- Provided data -
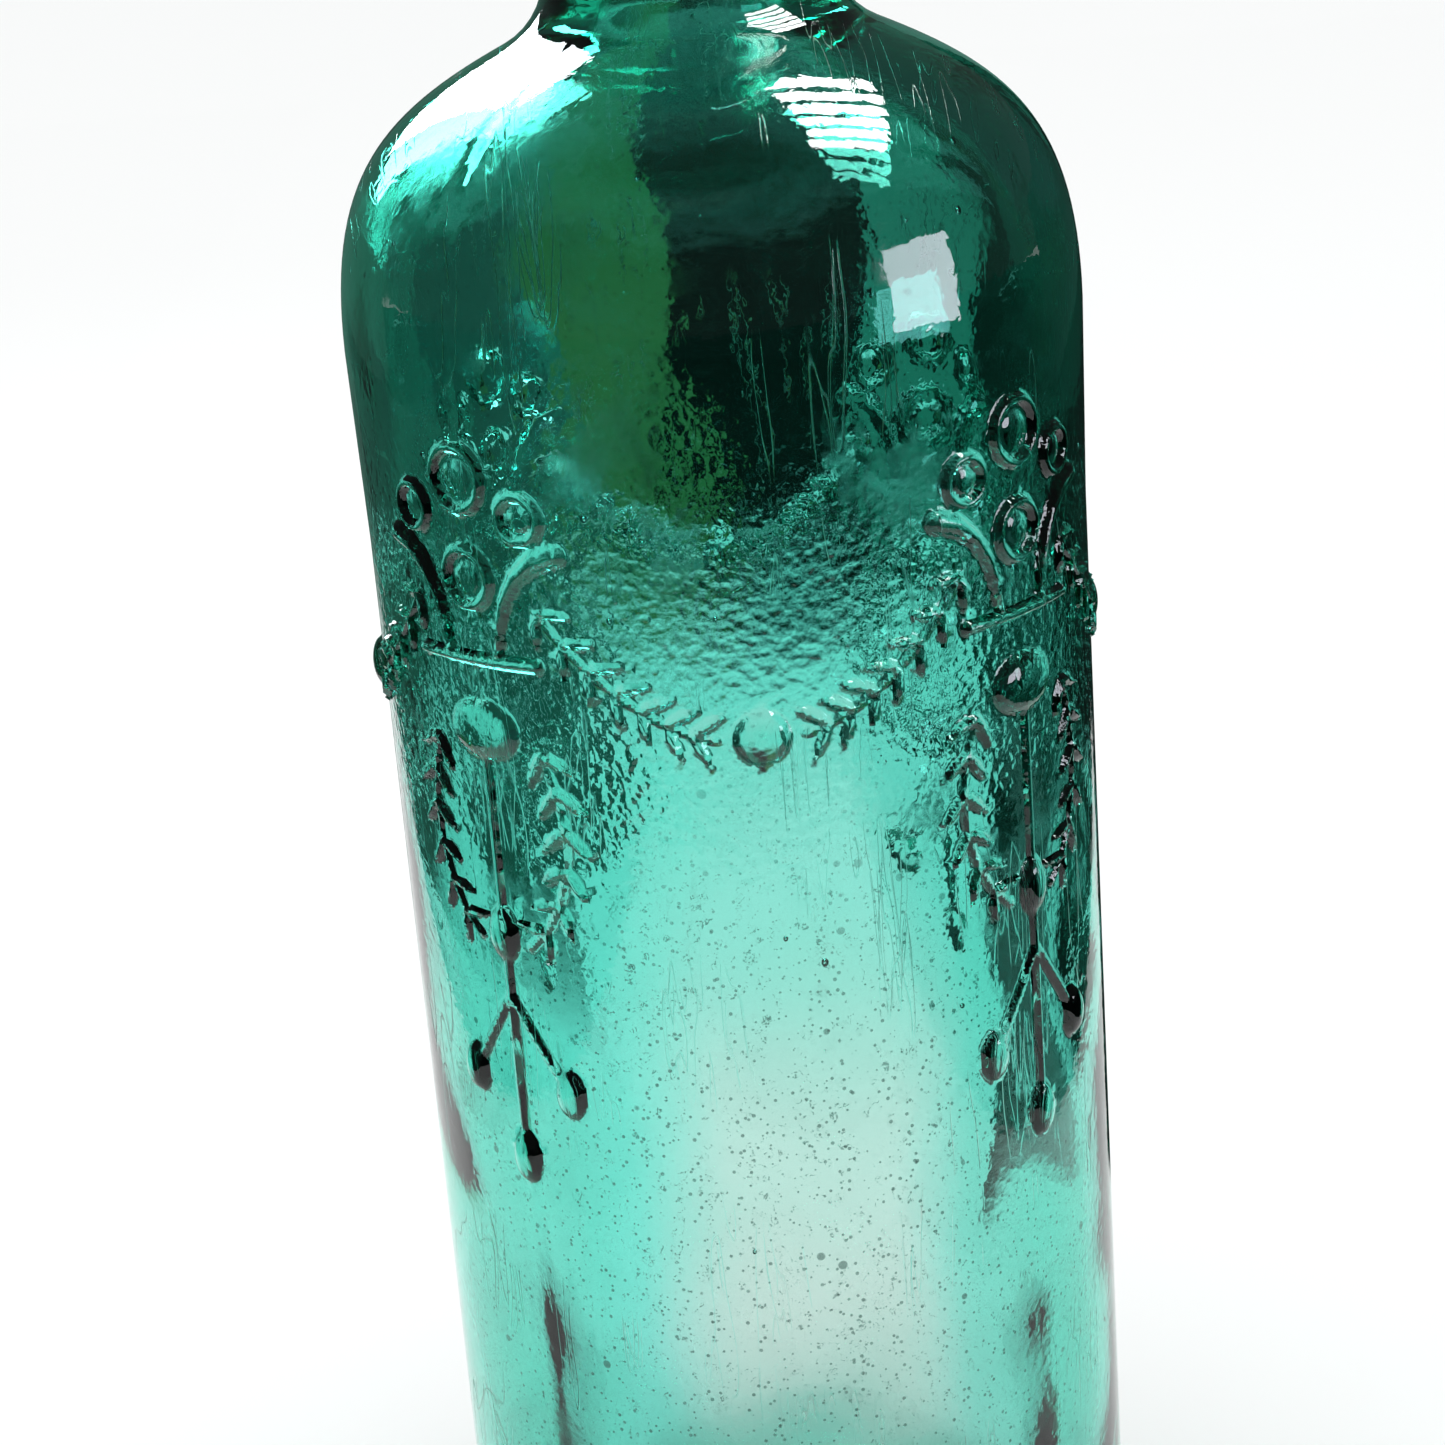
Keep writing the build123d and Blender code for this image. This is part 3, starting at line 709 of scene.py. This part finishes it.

* * *

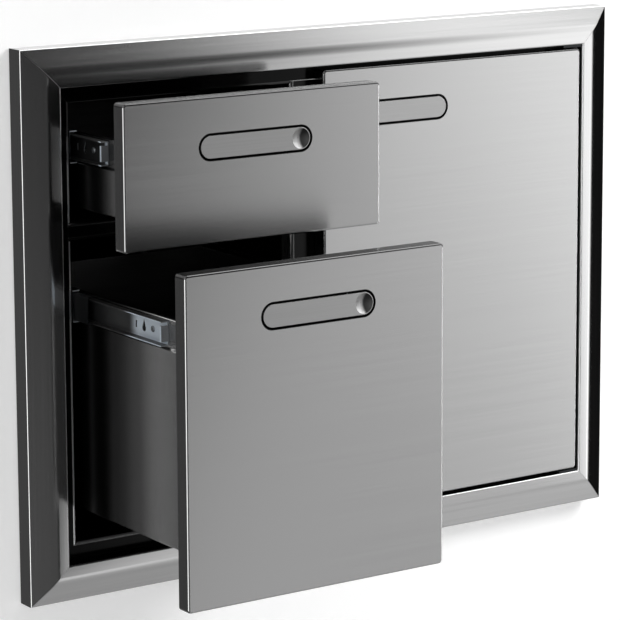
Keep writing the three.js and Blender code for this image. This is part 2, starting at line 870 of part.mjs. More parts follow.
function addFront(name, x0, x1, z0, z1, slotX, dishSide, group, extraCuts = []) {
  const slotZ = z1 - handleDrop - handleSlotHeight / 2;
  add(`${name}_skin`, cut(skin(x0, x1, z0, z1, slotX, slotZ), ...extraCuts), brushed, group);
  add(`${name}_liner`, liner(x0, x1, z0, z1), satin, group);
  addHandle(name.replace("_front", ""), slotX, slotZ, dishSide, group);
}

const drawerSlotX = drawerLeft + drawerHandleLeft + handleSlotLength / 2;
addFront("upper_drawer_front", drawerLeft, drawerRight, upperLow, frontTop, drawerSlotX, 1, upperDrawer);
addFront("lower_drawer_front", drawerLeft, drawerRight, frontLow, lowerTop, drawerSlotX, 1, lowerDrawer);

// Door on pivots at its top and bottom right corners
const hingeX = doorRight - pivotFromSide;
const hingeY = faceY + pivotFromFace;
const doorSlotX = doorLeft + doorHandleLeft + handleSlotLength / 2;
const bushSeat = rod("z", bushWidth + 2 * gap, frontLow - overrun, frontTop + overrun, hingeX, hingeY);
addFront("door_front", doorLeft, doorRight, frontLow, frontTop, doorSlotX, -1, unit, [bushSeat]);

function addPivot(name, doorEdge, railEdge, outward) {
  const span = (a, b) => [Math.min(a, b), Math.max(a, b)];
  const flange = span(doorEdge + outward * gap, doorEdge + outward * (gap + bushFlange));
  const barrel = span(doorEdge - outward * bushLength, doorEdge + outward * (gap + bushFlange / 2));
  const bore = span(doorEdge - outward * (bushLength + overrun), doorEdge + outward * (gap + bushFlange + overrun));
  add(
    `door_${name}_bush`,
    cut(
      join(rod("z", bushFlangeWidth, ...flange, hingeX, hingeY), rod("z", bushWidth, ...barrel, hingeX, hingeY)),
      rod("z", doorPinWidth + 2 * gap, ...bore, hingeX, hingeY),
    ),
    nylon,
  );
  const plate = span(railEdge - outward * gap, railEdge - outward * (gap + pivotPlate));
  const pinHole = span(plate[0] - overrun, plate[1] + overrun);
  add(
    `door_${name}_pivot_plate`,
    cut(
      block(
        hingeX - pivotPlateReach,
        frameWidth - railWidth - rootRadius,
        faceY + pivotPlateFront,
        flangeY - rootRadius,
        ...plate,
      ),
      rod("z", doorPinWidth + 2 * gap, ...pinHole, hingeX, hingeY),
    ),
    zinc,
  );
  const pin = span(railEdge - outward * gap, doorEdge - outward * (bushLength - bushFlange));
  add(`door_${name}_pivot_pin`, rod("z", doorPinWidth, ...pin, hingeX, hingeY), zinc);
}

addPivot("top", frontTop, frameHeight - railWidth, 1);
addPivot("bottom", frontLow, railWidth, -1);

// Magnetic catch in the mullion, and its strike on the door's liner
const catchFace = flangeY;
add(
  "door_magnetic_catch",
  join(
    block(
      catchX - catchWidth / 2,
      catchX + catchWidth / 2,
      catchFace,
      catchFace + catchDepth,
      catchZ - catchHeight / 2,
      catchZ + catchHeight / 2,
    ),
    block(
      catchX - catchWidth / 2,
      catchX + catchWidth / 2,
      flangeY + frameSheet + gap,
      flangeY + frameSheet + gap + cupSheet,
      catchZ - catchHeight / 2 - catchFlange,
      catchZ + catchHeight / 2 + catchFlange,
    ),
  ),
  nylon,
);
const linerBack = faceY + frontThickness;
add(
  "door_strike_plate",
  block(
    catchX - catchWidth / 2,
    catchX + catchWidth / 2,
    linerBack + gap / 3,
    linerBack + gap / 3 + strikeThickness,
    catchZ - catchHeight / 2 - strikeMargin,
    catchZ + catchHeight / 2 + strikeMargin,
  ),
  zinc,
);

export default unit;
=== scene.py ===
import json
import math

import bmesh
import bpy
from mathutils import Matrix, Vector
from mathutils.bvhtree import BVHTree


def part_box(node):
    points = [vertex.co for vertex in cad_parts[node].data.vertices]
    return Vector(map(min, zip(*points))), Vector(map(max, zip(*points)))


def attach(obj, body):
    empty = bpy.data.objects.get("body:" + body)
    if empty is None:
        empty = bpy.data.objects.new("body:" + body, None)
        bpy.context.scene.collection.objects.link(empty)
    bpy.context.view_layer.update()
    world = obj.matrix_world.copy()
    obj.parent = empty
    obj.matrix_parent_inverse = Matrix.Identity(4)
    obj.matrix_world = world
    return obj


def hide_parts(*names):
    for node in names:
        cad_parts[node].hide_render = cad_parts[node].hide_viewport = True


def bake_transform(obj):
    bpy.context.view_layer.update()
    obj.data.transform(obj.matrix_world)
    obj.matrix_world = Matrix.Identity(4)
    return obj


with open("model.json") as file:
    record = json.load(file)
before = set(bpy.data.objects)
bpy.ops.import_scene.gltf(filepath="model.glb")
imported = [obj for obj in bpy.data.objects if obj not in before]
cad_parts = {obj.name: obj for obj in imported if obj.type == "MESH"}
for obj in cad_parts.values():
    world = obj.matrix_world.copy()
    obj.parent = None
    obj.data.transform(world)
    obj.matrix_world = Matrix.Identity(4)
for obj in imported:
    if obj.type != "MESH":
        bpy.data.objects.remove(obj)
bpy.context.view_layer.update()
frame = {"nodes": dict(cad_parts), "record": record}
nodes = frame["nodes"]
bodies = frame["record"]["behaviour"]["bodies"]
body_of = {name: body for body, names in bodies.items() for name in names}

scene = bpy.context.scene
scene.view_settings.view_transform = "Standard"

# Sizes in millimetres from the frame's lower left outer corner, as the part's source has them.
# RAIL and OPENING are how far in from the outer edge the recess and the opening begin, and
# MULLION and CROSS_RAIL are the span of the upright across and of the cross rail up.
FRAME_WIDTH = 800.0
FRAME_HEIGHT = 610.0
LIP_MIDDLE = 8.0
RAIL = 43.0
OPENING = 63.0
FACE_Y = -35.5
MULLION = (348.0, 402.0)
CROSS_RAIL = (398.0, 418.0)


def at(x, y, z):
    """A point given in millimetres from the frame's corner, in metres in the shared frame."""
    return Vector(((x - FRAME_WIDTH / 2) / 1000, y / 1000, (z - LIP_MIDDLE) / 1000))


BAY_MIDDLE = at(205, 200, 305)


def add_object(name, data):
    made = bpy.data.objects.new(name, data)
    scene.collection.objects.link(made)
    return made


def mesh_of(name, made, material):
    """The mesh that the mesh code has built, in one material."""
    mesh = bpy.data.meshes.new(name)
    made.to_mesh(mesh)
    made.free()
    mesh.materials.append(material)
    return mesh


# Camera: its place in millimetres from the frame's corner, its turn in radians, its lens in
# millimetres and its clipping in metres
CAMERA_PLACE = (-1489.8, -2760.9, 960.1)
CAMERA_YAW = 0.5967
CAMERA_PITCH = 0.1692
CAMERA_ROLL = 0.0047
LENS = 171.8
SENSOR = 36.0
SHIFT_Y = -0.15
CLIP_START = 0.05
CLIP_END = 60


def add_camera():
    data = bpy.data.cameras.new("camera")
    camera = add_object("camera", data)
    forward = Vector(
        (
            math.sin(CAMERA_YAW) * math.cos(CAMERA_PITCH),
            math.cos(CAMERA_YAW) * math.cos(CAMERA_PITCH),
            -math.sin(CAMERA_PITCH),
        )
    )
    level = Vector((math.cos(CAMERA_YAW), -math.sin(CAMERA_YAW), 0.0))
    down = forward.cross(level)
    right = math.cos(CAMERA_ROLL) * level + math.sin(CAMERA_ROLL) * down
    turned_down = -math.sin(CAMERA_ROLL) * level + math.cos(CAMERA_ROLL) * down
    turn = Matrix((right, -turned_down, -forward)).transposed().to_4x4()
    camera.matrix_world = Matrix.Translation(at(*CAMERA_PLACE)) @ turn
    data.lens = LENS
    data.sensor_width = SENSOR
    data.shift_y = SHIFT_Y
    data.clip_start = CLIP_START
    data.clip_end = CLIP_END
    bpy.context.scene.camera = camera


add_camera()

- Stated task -
The lines to be given again exactly are those from the one containing "const linerBack = faceY + frontThickness;" up to and including the one containing "obj.parent = empty".

- Written answer -
const linerBack = faceY + frontThickness;
add(
  "door_strike_plate",
  block(
    catchX - catchWidth / 2,
    catchX + catchWidth / 2,
    linerBack + gap / 3,
    linerBack + gap / 3 + strikeThickness,
    catchZ - catchHeight / 2 - strikeMargin,
    catchZ + catchHeight / 2 + strikeMargin,
  ),
  zinc,
);

export default unit;
=== scene.py ===
import json
import math

import bmesh
import bpy
from mathutils import Matrix, Vector
from mathutils.bvhtree import BVHTree


def part_box(node):
    points = [vertex.co for vertex in cad_parts[node].data.vertices]
    return Vector(map(min, zip(*points))), Vector(map(max, zip(*points)))


def attach(obj, body):
    empty = bpy.data.objects.get("body:" + body)
    if empty is None:
        empty = bpy.data.objects.new("body:" + body, None)
        bpy.context.scene.collection.objects.link(empty)
    bpy.context.view_layer.update()
    world = obj.matrix_world.copy()
    obj.parent = empty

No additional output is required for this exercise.